- **Information shown**

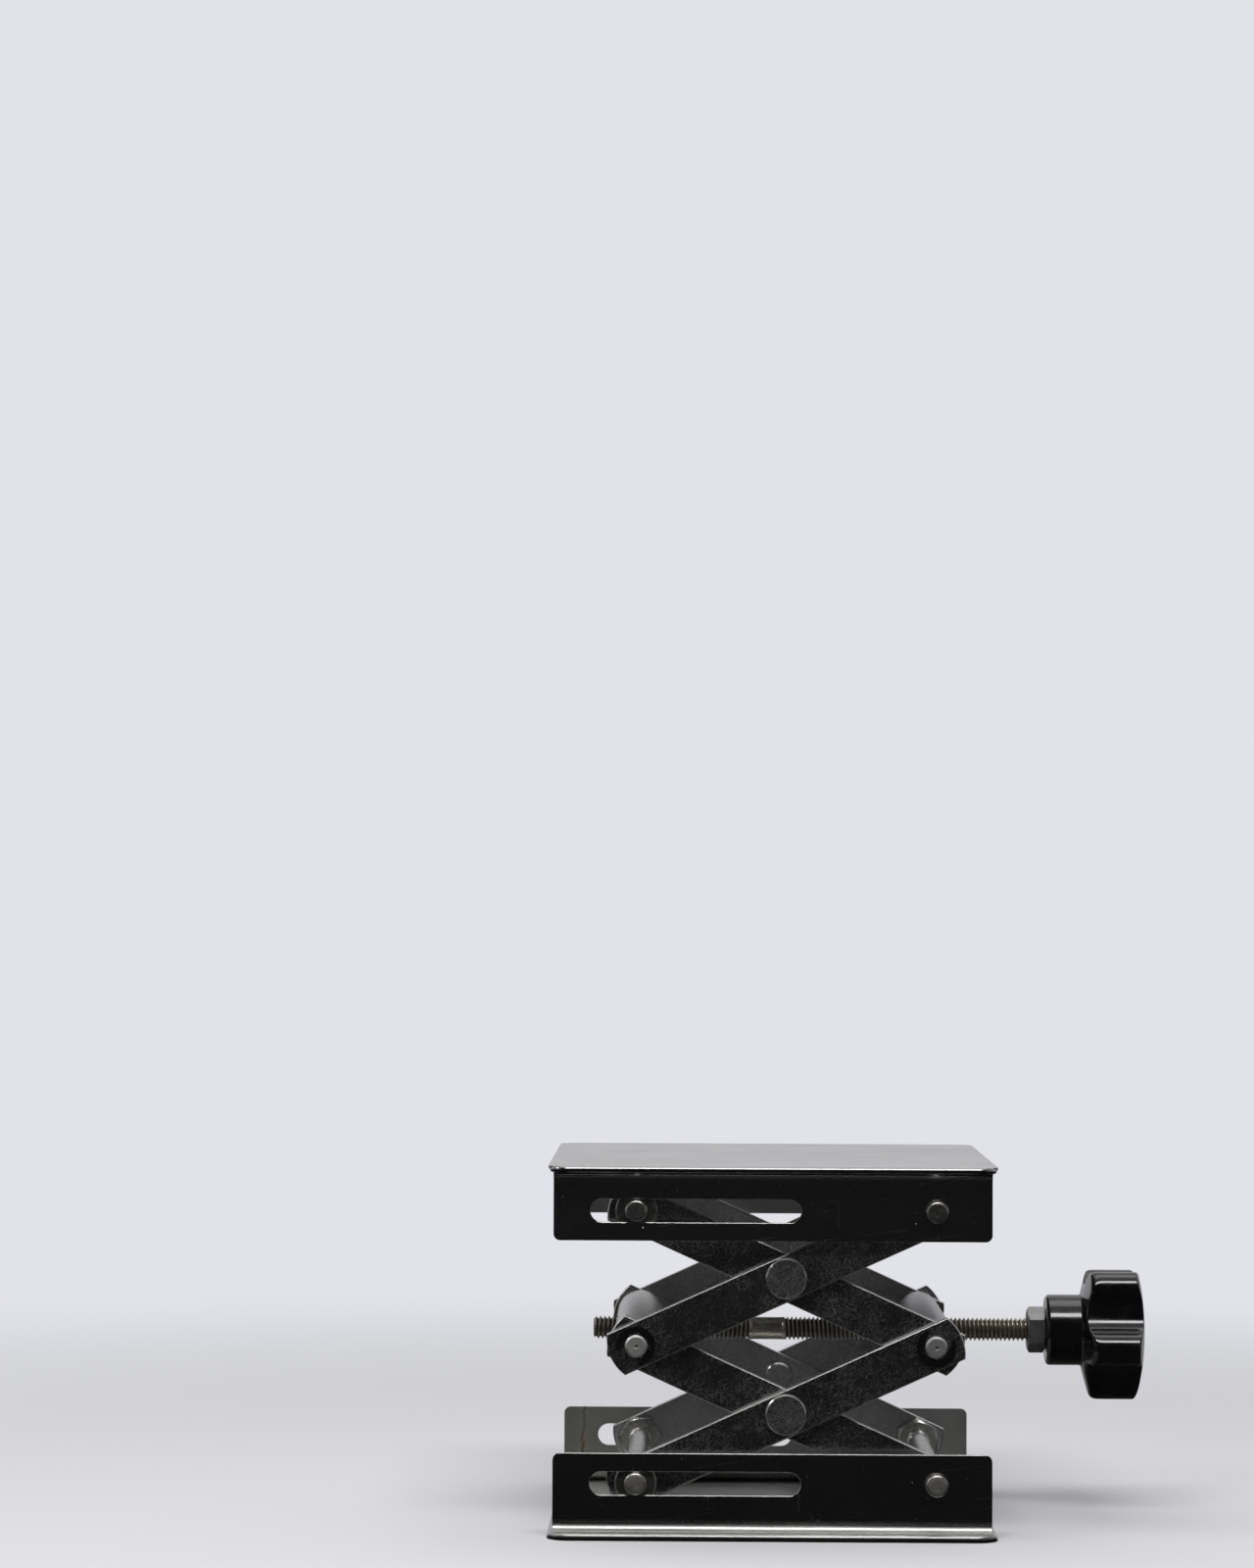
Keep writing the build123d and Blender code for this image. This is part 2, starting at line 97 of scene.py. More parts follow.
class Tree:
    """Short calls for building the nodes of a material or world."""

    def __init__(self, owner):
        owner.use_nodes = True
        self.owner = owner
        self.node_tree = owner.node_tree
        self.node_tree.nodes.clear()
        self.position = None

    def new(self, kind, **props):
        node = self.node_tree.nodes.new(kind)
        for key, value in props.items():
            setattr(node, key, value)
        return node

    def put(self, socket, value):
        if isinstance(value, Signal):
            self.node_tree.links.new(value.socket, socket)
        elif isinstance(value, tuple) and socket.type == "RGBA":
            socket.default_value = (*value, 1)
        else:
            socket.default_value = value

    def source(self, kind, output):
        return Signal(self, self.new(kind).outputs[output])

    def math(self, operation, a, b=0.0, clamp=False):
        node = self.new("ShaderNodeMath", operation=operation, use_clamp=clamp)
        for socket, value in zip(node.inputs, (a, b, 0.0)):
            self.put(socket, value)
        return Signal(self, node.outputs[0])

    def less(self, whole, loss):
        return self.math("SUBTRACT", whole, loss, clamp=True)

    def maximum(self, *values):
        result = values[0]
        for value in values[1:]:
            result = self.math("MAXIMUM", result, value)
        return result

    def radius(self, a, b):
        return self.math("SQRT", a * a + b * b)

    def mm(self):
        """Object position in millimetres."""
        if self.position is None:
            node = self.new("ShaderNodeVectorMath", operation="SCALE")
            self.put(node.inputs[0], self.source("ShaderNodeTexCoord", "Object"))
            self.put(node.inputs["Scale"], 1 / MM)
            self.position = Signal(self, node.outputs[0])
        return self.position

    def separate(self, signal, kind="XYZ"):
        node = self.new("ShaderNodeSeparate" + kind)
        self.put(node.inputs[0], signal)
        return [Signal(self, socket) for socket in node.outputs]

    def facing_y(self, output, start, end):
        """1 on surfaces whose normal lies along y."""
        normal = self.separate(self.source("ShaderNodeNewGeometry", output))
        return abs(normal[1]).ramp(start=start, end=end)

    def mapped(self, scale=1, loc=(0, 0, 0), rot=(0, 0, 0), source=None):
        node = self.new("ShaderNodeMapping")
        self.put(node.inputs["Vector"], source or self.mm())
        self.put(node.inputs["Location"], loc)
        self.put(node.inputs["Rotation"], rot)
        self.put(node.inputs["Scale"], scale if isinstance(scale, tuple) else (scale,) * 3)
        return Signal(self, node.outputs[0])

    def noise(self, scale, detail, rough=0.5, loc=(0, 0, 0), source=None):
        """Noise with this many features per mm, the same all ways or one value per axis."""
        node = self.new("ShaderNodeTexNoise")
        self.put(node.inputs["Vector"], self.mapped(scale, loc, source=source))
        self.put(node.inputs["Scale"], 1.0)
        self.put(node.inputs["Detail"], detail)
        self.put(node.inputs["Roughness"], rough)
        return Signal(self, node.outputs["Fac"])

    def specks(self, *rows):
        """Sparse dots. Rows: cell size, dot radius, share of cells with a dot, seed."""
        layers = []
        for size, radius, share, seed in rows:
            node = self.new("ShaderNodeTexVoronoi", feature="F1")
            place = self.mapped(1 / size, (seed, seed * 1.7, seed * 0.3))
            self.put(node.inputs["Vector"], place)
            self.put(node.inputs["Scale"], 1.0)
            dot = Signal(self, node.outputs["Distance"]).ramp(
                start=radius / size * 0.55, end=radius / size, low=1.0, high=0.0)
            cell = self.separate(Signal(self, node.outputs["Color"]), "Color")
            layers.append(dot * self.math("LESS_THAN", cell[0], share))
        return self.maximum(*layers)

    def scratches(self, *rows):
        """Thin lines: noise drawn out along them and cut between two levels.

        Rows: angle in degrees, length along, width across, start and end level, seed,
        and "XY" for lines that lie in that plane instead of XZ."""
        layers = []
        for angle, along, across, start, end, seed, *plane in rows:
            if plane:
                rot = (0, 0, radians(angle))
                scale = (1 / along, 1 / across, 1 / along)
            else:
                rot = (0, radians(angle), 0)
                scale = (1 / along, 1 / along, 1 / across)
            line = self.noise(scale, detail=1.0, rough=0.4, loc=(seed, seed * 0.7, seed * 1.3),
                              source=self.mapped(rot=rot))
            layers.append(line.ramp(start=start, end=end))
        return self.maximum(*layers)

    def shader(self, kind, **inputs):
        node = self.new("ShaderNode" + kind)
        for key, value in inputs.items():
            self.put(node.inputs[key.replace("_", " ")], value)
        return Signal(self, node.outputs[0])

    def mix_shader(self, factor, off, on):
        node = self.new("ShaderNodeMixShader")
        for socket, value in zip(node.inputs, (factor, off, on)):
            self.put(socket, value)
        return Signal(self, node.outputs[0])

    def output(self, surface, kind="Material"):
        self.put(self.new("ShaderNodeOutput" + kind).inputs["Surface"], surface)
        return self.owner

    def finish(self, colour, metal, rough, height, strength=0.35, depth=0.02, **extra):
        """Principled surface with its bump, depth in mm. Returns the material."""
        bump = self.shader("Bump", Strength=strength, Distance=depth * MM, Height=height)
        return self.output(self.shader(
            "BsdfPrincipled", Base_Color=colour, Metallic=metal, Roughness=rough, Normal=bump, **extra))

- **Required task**
Go through the listing and print each line exactly as it appears.

- **Correct answer**
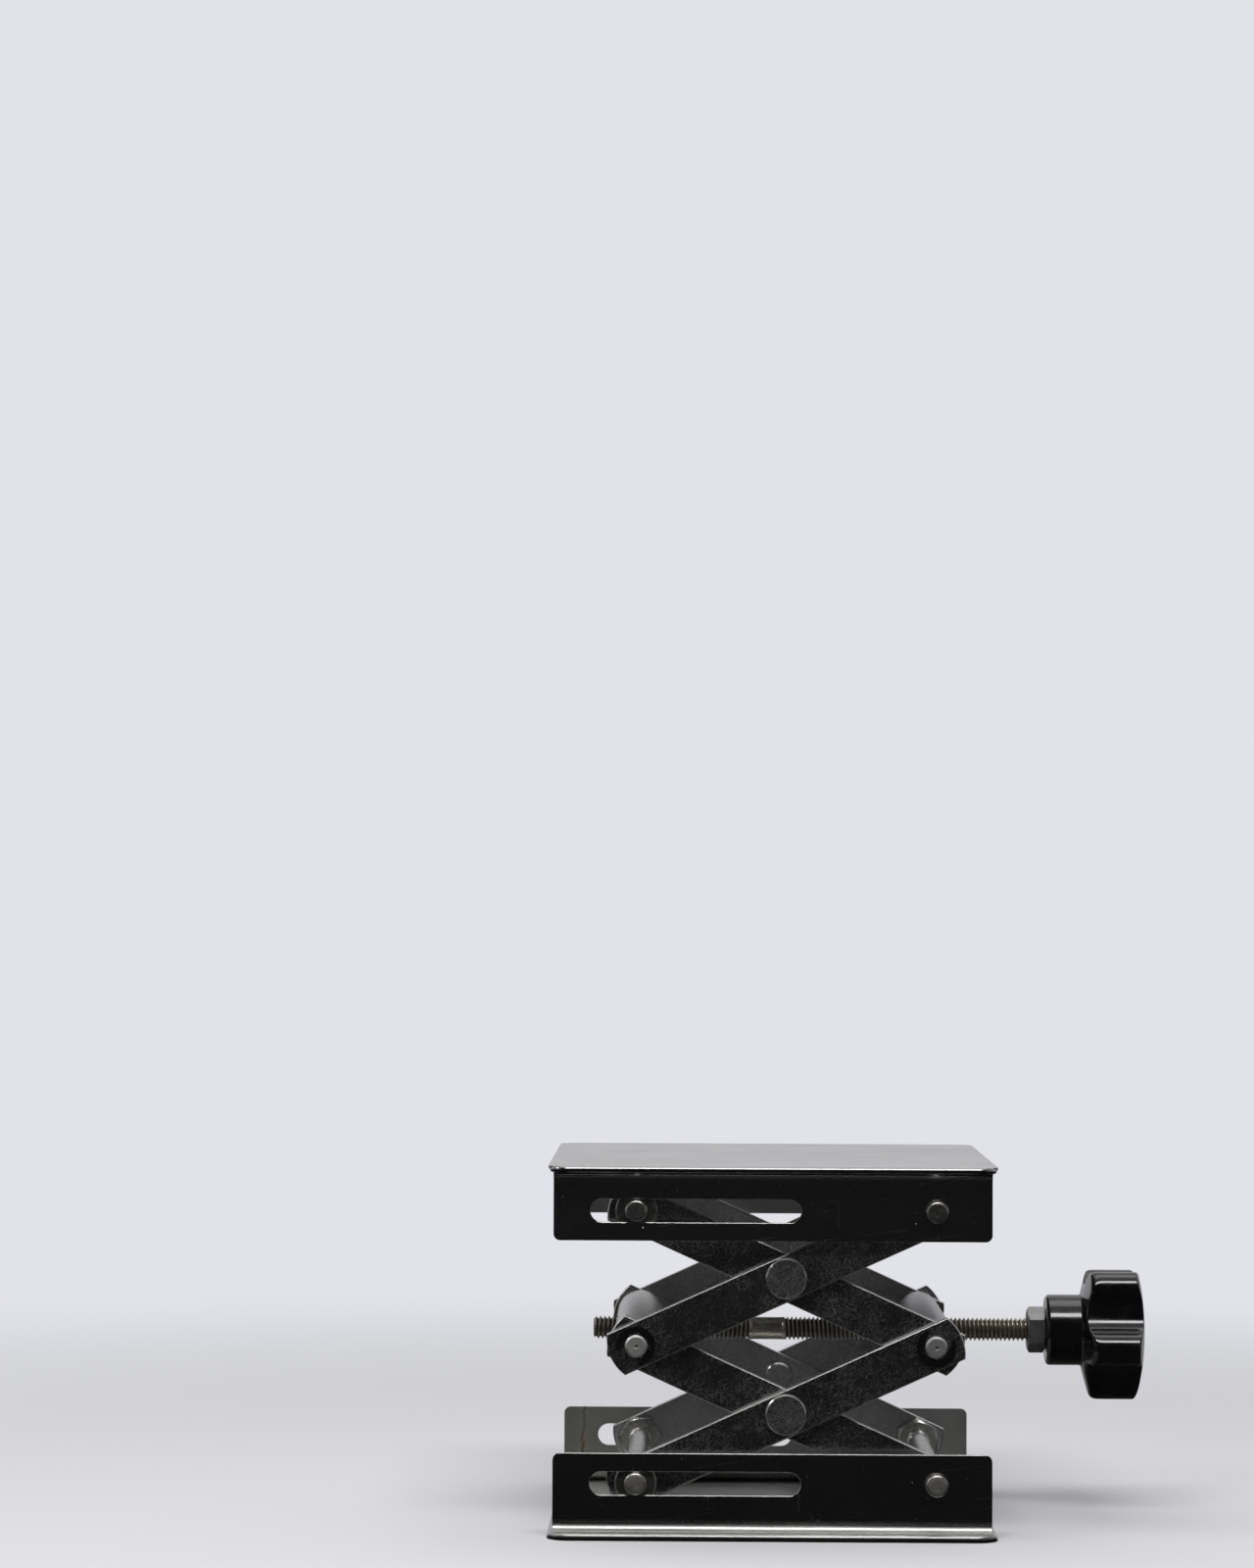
Keep writing the build123d and Blender code for this image. This is part 2, starting at line 97 of scene.py. More parts follow.
class Tree:
    """Short calls for building the nodes of a material or world."""

    def __init__(self, owner):
        owner.use_nodes = True
        self.owner = owner
        self.node_tree = owner.node_tree
        self.node_tree.nodes.clear()
        self.position = None

    def new(self, kind, **props):
        node = self.node_tree.nodes.new(kind)
        for key, value in props.items():
            setattr(node, key, value)
        return node

    def put(self, socket, value):
        if isinstance(value, Signal):
            self.node_tree.links.new(value.socket, socket)
        elif isinstance(value, tuple) and socket.type == "RGBA":
            socket.default_value = (*value, 1)
        else:
            socket.default_value = value

    def source(self, kind, output):
        return Signal(self, self.new(kind).outputs[output])

    def math(self, operation, a, b=0.0, clamp=False):
        node = self.new("ShaderNodeMath", operation=operation, use_clamp=clamp)
        for socket, value in zip(node.inputs, (a, b, 0.0)):
            self.put(socket, value)
        return Signal(self, node.outputs[0])

    def less(self, whole, loss):
        return self.math("SUBTRACT", whole, loss, clamp=True)

    def maximum(self, *values):
        result = values[0]
        for value in values[1:]:
            result = self.math("MAXIMUM", result, value)
        return result

    def radius(self, a, b):
        return self.math("SQRT", a * a + b * b)

    def mm(self):
        """Object position in millimetres."""
        if self.position is None:
            node = self.new("ShaderNodeVectorMath", operation="SCALE")
            self.put(node.inputs[0], self.source("ShaderNodeTexCoord", "Object"))
            self.put(node.inputs["Scale"], 1 / MM)
            self.position = Signal(self, node.outputs[0])
        return self.position

    def separate(self, signal, kind="XYZ"):
        node = self.new("ShaderNodeSeparate" + kind)
        self.put(node.inputs[0], signal)
        return [Signal(self, socket) for socket in node.outputs]

    def facing_y(self, output, start, end):
        """1 on surfaces whose normal lies along y."""
        normal = self.separate(self.source("ShaderNodeNewGeometry", output))
        return abs(normal[1]).ramp(start=start, end=end)

    def mapped(self, scale=1, loc=(0, 0, 0), rot=(0, 0, 0), source=None):
        node = self.new("ShaderNodeMapping")
        self.put(node.inputs["Vector"], source or self.mm())
        self.put(node.inputs["Location"], loc)
        self.put(node.inputs["Rotation"], rot)
        self.put(node.inputs["Scale"], scale if isinstance(scale, tuple) else (scale,) * 3)
        return Signal(self, node.outputs[0])

    def noise(self, scale, detail, rough=0.5, loc=(0, 0, 0), source=None):
        """Noise with this many features per mm, the same all ways or one value per axis."""
        node = self.new("ShaderNodeTexNoise")
        self.put(node.inputs["Vector"], self.mapped(scale, loc, source=source))
        self.put(node.inputs["Scale"], 1.0)
        self.put(node.inputs["Detail"], detail)
        self.put(node.inputs["Roughness"], rough)
        return Signal(self, node.outputs["Fac"])

    def specks(self, *rows):
        """Sparse dots. Rows: cell size, dot radius, share of cells with a dot, seed."""
        layers = []
        for size, radius, share, seed in rows:
            node = self.new("ShaderNodeTexVoronoi", feature="F1")
            place = self.mapped(1 / size, (seed, seed * 1.7, seed * 0.3))
            self.put(node.inputs["Vector"], place)
            self.put(node.inputs["Scale"], 1.0)
            dot = Signal(self, node.outputs["Distance"]).ramp(
                start=radius / size * 0.55, end=radius / size, low=1.0, high=0.0)
            cell = self.separate(Signal(self, node.outputs["Color"]), "Color")
            layers.append(dot * self.math("LESS_THAN", cell[0], share))
        return self.maximum(*layers)

    def scratches(self, *rows):
        """Thin lines: noise drawn out along them and cut between two levels.

        Rows: angle in degrees, length along, width across, start and end level, seed,
        and "XY" for lines that lie in that plane instead of XZ."""
        layers = []
        for angle, along, across, start, end, seed, *plane in rows:
            if plane:
                rot = (0, 0, radians(angle))
                scale = (1 / along, 1 / across, 1 / along)
            else:
                rot = (0, radians(angle), 0)
                scale = (1 / along, 1 / along, 1 / across)
            line = self.noise(scale, detail=1.0, rough=0.4, loc=(seed, seed * 0.7, seed * 1.3),
                              source=self.mapped(rot=rot))
            layers.append(line.ramp(start=start, end=end))
        return self.maximum(*layers)

    def shader(self, kind, **inputs):
        node = self.new("ShaderNode" + kind)
        for key, value in inputs.items():
            self.put(node.inputs[key.replace("_", " ")], value)
        return Signal(self, node.outputs[0])

    def mix_shader(self, factor, off, on):
        node = self.new("ShaderNodeMixShader")
        for socket, value in zip(node.inputs, (factor, off, on)):
            self.put(socket, value)
        return Signal(self, node.outputs[0])

    def output(self, surface, kind="Material"):
        self.put(self.new("ShaderNodeOutput" + kind).inputs["Surface"], surface)
        return self.owner

    def finish(self, colour, metal, rough, height, strength=0.35, depth=0.02, **extra):
        """Principled surface with its bump, depth in mm. Returns the material."""
        bump = self.shader("Bump", Strength=strength, Distance=depth * MM, Height=height)
        return self.output(self.shader(
            "BsdfPrincipled", Base_Color=colour, Metallic=metal, Roughness=rough, Normal=bump, **extra))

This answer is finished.